Ведь авантюрный разбойничий (ещё называли – сенсационный) роман – это, конечно, роман английский до мозга костей. Появившийся только что. Легенды о Робин Гуде были ещё не кодифицированы, но сам образ благородного разбойника витал нараспашку. "Благородного" не в советском смысле: отобрал у богатых и отдал бедным, а в сословном, где глава шайки – дворянин. Почему так? Ведь дворяне в исконном смысле – это и есть главы шаек, институализировавшиеся в XVIII веке. Казалось бы, чего ещё надо?

Суть легендариума о Робин Гуде у нас не понимается совершенно, а то, что для континентальной Европы сказка, в Англии быт. Английский майорат в силу множества обстоятельств (обсосанных во всех ракурсах в литературе) мог причудливым образом лишить претендента достояния, причём, всего и сразу в духе «дама ваша убита». Седьмая вода на киселе уже готовится влиться в права выморочного наследства, как вдруг врывается девятый вал воды №6 с только что просохшими бумагами, и победитель получает всё. Дворянин лишается (дворянином же) возможности жить за счёт нижних сословий и, не в силах смириться с обидой, приобретает щеночка мастиффа и открывает охоту в (собственном, по его мнению) Шервудском лесу – на оленей и сэров Генри. Нижних чинов он не трогает, как базу законного кормления. Которую, иногда, после истребления конкурента, удавалось вернуть. Законно.

Махинации и злоупотребления носили характер массовый, на этой системе заработали состояния и общественный вес легионы английских стряпчих, и Пушкину стоило немалого труда состряпать нечто похожее в русской реальности. Нащокин обратил его внимание на туманное дело какого-то белорусского шляхтича Островского, ставшего вроде бы таким мстителем, но подробностей не сохранилось. После Пушкину попались несколько подобных ещё более мутных дел, но системы не складывалось, – лузеры да, а вот разбойники никак не желали вытанцовываться. Обычная русская практика – равенство женской линии и общий многоступенчатый раздел наследства, при котором лишенцев не было. Криминальных – сколько угодно, а вот для благородных разбойников базы категорически не доставало.

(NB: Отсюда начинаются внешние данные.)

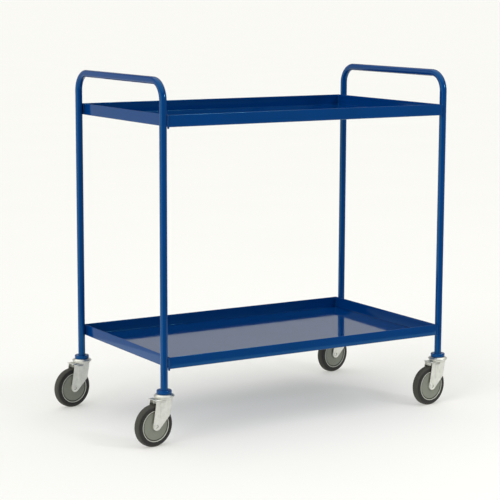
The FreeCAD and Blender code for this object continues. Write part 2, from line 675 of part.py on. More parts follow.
def fork(name, along, over):
    """A pressed fork: round crown, top plate and two ribbed cheeks down to the axle."""
    body = new_body(f"fork_{name}")
    side = new_sketch(body, "XZ_Plane")
    cheek_outline(side)
    pad(body, side, f"2 * {CHEEK_OUT}", midplane=True)
    top = value(PLATE_TOP)
    wide = value(CHEEK_OUT)
    soften(body, "sizes.fork_bend", lambda e: is_straight_along(e, "x") and e.BoundBox.ZMin > top - 0.01)
    room = new_sketch(body, "XZ_Plane")
    draw_polygon(room, (
        ("front_low", "-2 * sizes.fork_front", f"-{AXLE_UP}"),
        ("back_low", "3 * sizes.fork_back", f"-{AXLE_UP}"),
        ("back_high", "3 * sizes.fork_back", PLATE_UNDER),
        ("front_high", "-2 * sizes.fork_front", PLATE_UNDER),
    ))
    pocket(body, room, f"2 * {CHEEK_IN}", midplane=True)
    level = value(PLATE_UNDER)
    inner = value(CHEEK_IN)
    soften(body, "sizes.fork_bend / 2", lambda e: (
        is_straight_along(e, "x")
        and abs(e.BoundBox.ZMax - level) < 0.01
        and abs(abs(e.BoundBox.YMax) - inner) < 0.01
    ))
    crown = new_sketch(body, "XY_Plane", PLATE_UNDER)
    draw_circle(crown, "crown", "sizes.crown_diameter / 2")
    pad(body, crown, "sizes.crown_height + sizes.fork_sheet")
    radius = value("sizes.crown_diameter / 2")
    crown_level = value(CROWN_TOP)
    soften(body, "sizes.crown_round", lambda e: is_ring_at(e, radius, crown_level))
    recess = new_sketch(body, "XY_Plane", PLATE_UNDER)
    draw_circle(recess, "recess", f"{FLANGE_RADIUS} + sizes.pocket_room")
    pocket(body, recess, f"{ROOF} - {PLATE_UNDER}", reverse=True)
    hole = new_sketch(body, "XY_Plane", PLATE_UNDER)
    draw_circle(hole, "kingpin", "sizes.kingpin_diameter / 2 + sizes.kingpin_play")
    pocket(body, hole, CASTOR_HEIGHT, reverse=True)
    for lift, reverse in ((f"-{CHEEK_OUT}", True), (CHEEK_OUT, False)):
        rib = new_sketch(body, "XZ_Plane", lift)
        rib_outline(rib)
        pad(body, rib, "sizes.rib_height", reverse=reverse)
    height = value("sizes.rib_height")
    soften(body, "sizes.rib_height * 0.9", lambda e: (
        abs(abs(e.BoundBox.YMin) - wide - height) < 0.01
        and abs(abs(e.BoundBox.YMax) - wide - height) < 0.01
    ), "PartDesign::Chamfer")
    eye = new_sketch(body, "XZ_Plane")
    draw_circle(eye, "eye", "sizes.axle_diameter / 2", "sizes.wheel_trail", AXLE_UP)
    pocket(body, eye, midplane=True)
    turn_to_trail(body, name)
    at_leg(body, along, over)


def at_axle(thing, name, along, over):
    """Put a piece that is drawn about its own centre on the axle of its castor."""
    swing = f"(sizes.swing_{name} * 1 deg)"
    turn_to_trail(thing, name)
    thing.setExpression("Placement.Base.x", f"{along} * {HALF_LONG} + sizes.wheel_trail * cos({swing})")
    thing.setExpression("Placement.Base.y", f"{over} * {HALF_WIDE} + sizes.wheel_trail * sin({swing})")
    thing.setExpression("Placement.Base.z", AXLE_UP)


def axle(name, along, over):
    """A tubular axle, flared over the outside of both cheeks."""
    bore = "(sizes.axle_diameter / 2 - sizes.axle_wall)"
    shaft = "sizes.axle_diameter / 2"
    head = "(sizes.axle_diameter / 2 + sizes.axle_flare)"
    end = f"({CHEEK_OUT} + sizes.axle_head_height)"
    body = turned(f"axle_{name}", (
        ("bore_left", bore, f"-{end}"),
        ("bore_right", bore, end),
        ("head_right_end", head, end),
        ("head_right", head, CHEEK_OUT),
        ("shaft_right", shaft, CHEEK_OUT),
        ("shaft_left", shaft, f"-{CHEEK_OUT}"),
        ("head_left", head, f"-{CHEEK_OUT}"),
        ("head_left_end", head, f"-{end}"),
    ), "XY_Plane", "Y_Axis")
    radius = value(head)
    reach = value(end)
    soften(body, "sizes.axle_head_height * 0.7",
           lambda e: any(is_ring_at(e, radius, side * reach, "y") for side in (-1, 1)))
    at_axle(body, name, along, over)


def bush(name, along, over):
    """The steel sleeve in the hub that turns on the axle."""
    bore = "sizes.axle_diameter / 2 + sizes.bush_play"
    shell = BUSH_RADIUS
    end = f"({CHEEK_IN} - sizes.bush_gap)"
    body = turned(f"bush_{name}", (
        ("bore_left", bore, f"-{end}"),
        ("bore_right", bore, end),
        ("shell_right", shell, end),
        ("shell_left", shell, f"-{end}"),
    ), "XY_Plane", "Y_Axis")
    at_axle(body, name, along, over)


def mirrored_outline(corners):
    """Corners for one side of a wheel, then the same ones mirrored, in order round the outline."""
    right = [(name + "_right", across, up) for name, across, up in corners]
    left = [(name + "_left", across, f"-({up})") for name, across, up in reversed(corners)]
    return right + left


def hub(name, along, over):
    """The wheel centre: a rim with a thin lip each side, a dished web and a thick middle."""
    seat = RIM_SEAT
    lip = f"{RIM_SEAT} + sizes.rim_lip"
    rim_in = f"{RIM_SEAT} - sizes.rim_wall"
    half_rim = RIM_HALF
    half_lip = f"({RIM_HALF} + sizes.rim_lip_width)"
    half_web = "sizes.web_width / 2"
    half_hub = HUB_HALF
    body = turned(f"hub_{name}", mirrored_outline((
        ("seat", seat, half_rim),
        ("lip_in", lip, half_rim),
        ("lip_out", lip, half_lip),
        ("rim_out", rim_in, half_lip),
        ("web_rim", f"{rim_in} - sizes.rim_wall / 2", half_web),
        ("web_hub", "sizes.dish_diameter / 2", half_web),
        ("hub_end", "sizes.hub_diameter / 2", half_hub),
        ("bore", BUSH_RADIUS, half_hub),
    )), "XY_Plane", "Y_Axis")
    at_axle(body, name, along, over)


def tyre(name, along, over):
    """The solid rubber tyre on the hub's rim, with a rounded tread."""
    seat = RIM_SEAT
    lip = f"{RIM_SEAT} + sizes.rim_lip"
    outer = "sizes.wheel_diameter / 2"
    half_rim = RIM_HALF
    half_lip = f"({RIM_HALF} + sizes.rim_lip_width)"
    half_tyre = "sizes.tyre_width / 2"
    body = turned(f"tyre_{name}", mirrored_outline((
        ("tread", outer, half_tyre),
        ("side", lip, half_tyre),
        ("lip_out", lip, half_rim),
        ("seat", seat, half_rim),
    )), "XY_Plane", "Y_Axis")
    radius = value(outer)
    reach = value(half_tyre)
    soften(body, "sizes.tread_round",
           lambda e: any(is_ring_at(e, radius, side * reach, "y") for side in (-1, 1)))
    at_axle(body, name, along, over)


for corner in CORNERS:
    for make in (top_disc, kingpin, castor_bolt, ball_ring, fork, axle, bush, hub, tyre):
        make(*corner)

# ---- check every object and write the nodes ----

doc.recompute()
for thing in doc.Objects:
    if "Invalid" in thing.State or "Error" in thing.State:
        raise RuntimeError(f"{thing.Label} failed: {thing.State}")
for node in nodes:
    if node.Shape.isNull() or not node.Shape.isValid():
        raise RuntimeError(f"{node.Label} has no valid shape")
os.makedirs("parts", exist_ok=True)
for node in nodes:
    node.Shape.exportStep(os.path.join("parts", node.Label + ".step"))
    box = node.Shape.optimalBoundingBox()
    print(f"{node.Label}: {len(node.Shape.Solids)} solids, "
          f"z {box.ZMin:.1f} to {box.ZMax:.1f}, {node.Shape.Volume / 1000:.1f} cm3")
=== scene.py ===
# %% [markdown]
# # A two-tier tray trolley
# Two hoops of bent steel tube hold two shallow sheet-steel trays, one near the floor and one at working height, and
# each leg stands on a swivel castor. The hoops' tops are the push handles. The frame and trays are stoved in glossy
# blue enamel, the castors are zinc-plated steel with a grey nylon wheel centre and a solid black rubber tyre.
#
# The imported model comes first, because it fixes every place and size: the hinges say where the castors stand and
# which way they trail, and each part's box says how long and how high it is. The script then makes a finer surface
# for each part that shows, as arrays of points worked out with numpy, and paints it with a node material.

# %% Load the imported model
import json
import math

import bmesh
import bpy
import numpy as np
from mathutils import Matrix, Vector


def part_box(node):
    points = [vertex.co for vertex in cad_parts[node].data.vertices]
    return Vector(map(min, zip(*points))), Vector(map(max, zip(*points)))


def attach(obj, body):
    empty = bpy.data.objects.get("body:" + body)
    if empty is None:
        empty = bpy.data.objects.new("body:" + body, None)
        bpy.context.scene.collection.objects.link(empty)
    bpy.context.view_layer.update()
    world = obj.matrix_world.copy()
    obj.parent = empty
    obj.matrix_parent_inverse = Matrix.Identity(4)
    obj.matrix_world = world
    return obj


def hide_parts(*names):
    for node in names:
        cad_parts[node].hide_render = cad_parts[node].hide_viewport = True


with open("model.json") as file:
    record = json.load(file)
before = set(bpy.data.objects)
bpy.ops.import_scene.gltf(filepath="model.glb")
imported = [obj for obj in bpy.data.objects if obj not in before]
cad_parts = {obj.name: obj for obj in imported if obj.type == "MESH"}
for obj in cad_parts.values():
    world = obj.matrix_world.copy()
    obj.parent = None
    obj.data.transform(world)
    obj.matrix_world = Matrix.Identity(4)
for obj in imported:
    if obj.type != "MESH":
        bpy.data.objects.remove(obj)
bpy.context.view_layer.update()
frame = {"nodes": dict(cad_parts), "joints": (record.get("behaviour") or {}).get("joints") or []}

mm = 0.001
UP = (0, 0, 1)
joints = {joint["name"]: joint for joint in frame["joints"]}
CORNERS = ("front_left", "back_left", "front_right", "back_right")

# %% [markdown]
# ## Surfaces from numbers
# Almost everything here is a flat outline that is either turned on a lathe (bosses, discs, hubs, tyres), or pushed
# along a line (tube, weld beads), or folded round a rectangle (trays). So four small functions make nearly every
# mesh: one rounds the corners of an outline, one turns it, one carries it along a path, and one joins a grid of
# points with four-sided faces. Modelling by hand in Edit Mode would also work, but numbers keep the real sizes, and
# a change of one size redraws the whole piece.

# %% Rounded outlines
def unit(vectors):
    """Each vector divided by its own length."""
    vectors = np.asarray(vectors, float)
    return vectors / np.linalg.norm(vectors, axis=-1, keepdims=True)


def eased(corners, steps=6, closed=True):
    """A flat outline with rounded corners, from (across, up, radius) for each corner.

    Each corner becomes the arc of that radius that touches both of its sides. The arc's centre lies on the line
    that halves the corner, at radius / sin(half the angle) from it, and the points turn about that centre.
    An open outline keeps its two ends as they are.
    """
    corners = np.array(corners, float)
    spot, radius = corners[:, :2], corners[:, 2:]
    back = unit(np.roll(spot, 1, 0) - spot)
    ahead = unit(np.roll(spot, -1, 0) - spot)
    half = np.arccos(np.clip((back * ahead).sum(1, keepdims=True), -1, 1)) / 2
    centre = spot + unit(back + ahead) * radius / np.sin(half)
    start = spot + back * radius / np.tan(half) - centre
    end = spot + ahead * radius / np.tan(half) - centre
    sweep = np.pi - 2 * half
    part = np.linspace(0, 1, steps)
    from_start = (np.sin((1 - part) * sweep) / np.sin(sweep))[..., None]
    from_end = (np.sin(part * sweep) / np.sin(sweep))[..., None]
    points = centre[:, None] + from_start * start[:, None] + from_end * end[:, None]
    points = points.reshape(-1, 2)
    return points if closed else points[steps - 1:len(points) - steps + 1]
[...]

[Реалистическая русская литература не любит исключительных случаев. Тургеневские усадьбы, барышни и нигилисты типовы настолько, что отказываются покидать романы и капризно объвляются в следующих, сменив документы. Достоевского критиковали за исключительность его гопников, пока XX век не доказал, что Раскольниковы и Верховенские – не более чем сдутые надувные котята. Горький написал «Мать» и на обвинения в вымышленности типажа Ниловны год искал в газетах подходящего случая. Понятно, что сверхзадачей романа была неуклюжая попытка создать новое Евангелие, но невозможно поверить в цельность сверхзадачи на основе недостоверного сюжета.]

Второй внешней основой «Дубровского» называют ещё одного Робин Гуда, шотландского Роба Роя, роман с участием которого и с тем же названием только что выпустил Вальтер Скотт. Это тоже, разумеется, сводящее скулы нудное и затянутое ПРИКЛЮЧЕНЧЕСКОЕ повествование о наследстве и ни о чём больше. (Хотя, почему ни о чём больше? О двух наследствах!) Из романа Пушкин вполне мог позаимствовать униженных и оскорблённых лендлордов со всей беготнёй, передрягами, судейскими, красотками и сражениями, – вплоть до названия – «Робройский».

Если следовать логике, повесть Пушкина обязана закончиться смертью Верейского и Троекурова, женитьбой оправданного монархом Владимира на Маше и вступлением в наследство своим имением вкупе с имением своего недруга, а, также, бонусом – и имением Верейского (в награду за подпорченность невесты – и это уж наверняка, зная задиристость авторского подмигивания). Скажете, недостоверно. Это потому что вы воспитаны на литературе русской реалистической, а повесть осталась в черновиках без развязки. В английском прототипе перед поступью наследного командора снопами валятся в могилы СЕМЕРО(!) законных претендентов.

Авантюрные монтыкристы в русской литературе не прижились, как и агатыкристы, которые никому не придёт в голову ставить в первый ряд книжного шкафа. Пушкин, конечно, чувствовал, как обязанное быть серьёзным повествование на природной русской почве вырождается в фарс с быстротой швейцарских коров в северном климате. Это усугублялось тем, что он вообще ничего не мог писать серьёзно, и разбойничий роман, в котором обязаны быть какие-никакие зверства, сразу как-то не задался. Вероятно, окончательно автора доконала сцена с убийством в упор Дубровским офицера русской армии, что уже совершенно не вязалось с ёрническим тоном комедии положений, маскарадом главного героя и надуванием его антагониста сумасбродством через трубочку (и видно, как сам Троекуров отчаянно этому сопротивляется). Во избежание вопросов «что это было?» повесть Пушкин забросил ради другой выдумки того же Вальтера Скотта – исторического романа.

Но вопросов избежать не удастся, по вине советских пропагандистов, поставивших недоделку в школьную программу и забывших её оттуда удалить, когда всё закончилось. Или не закончилось?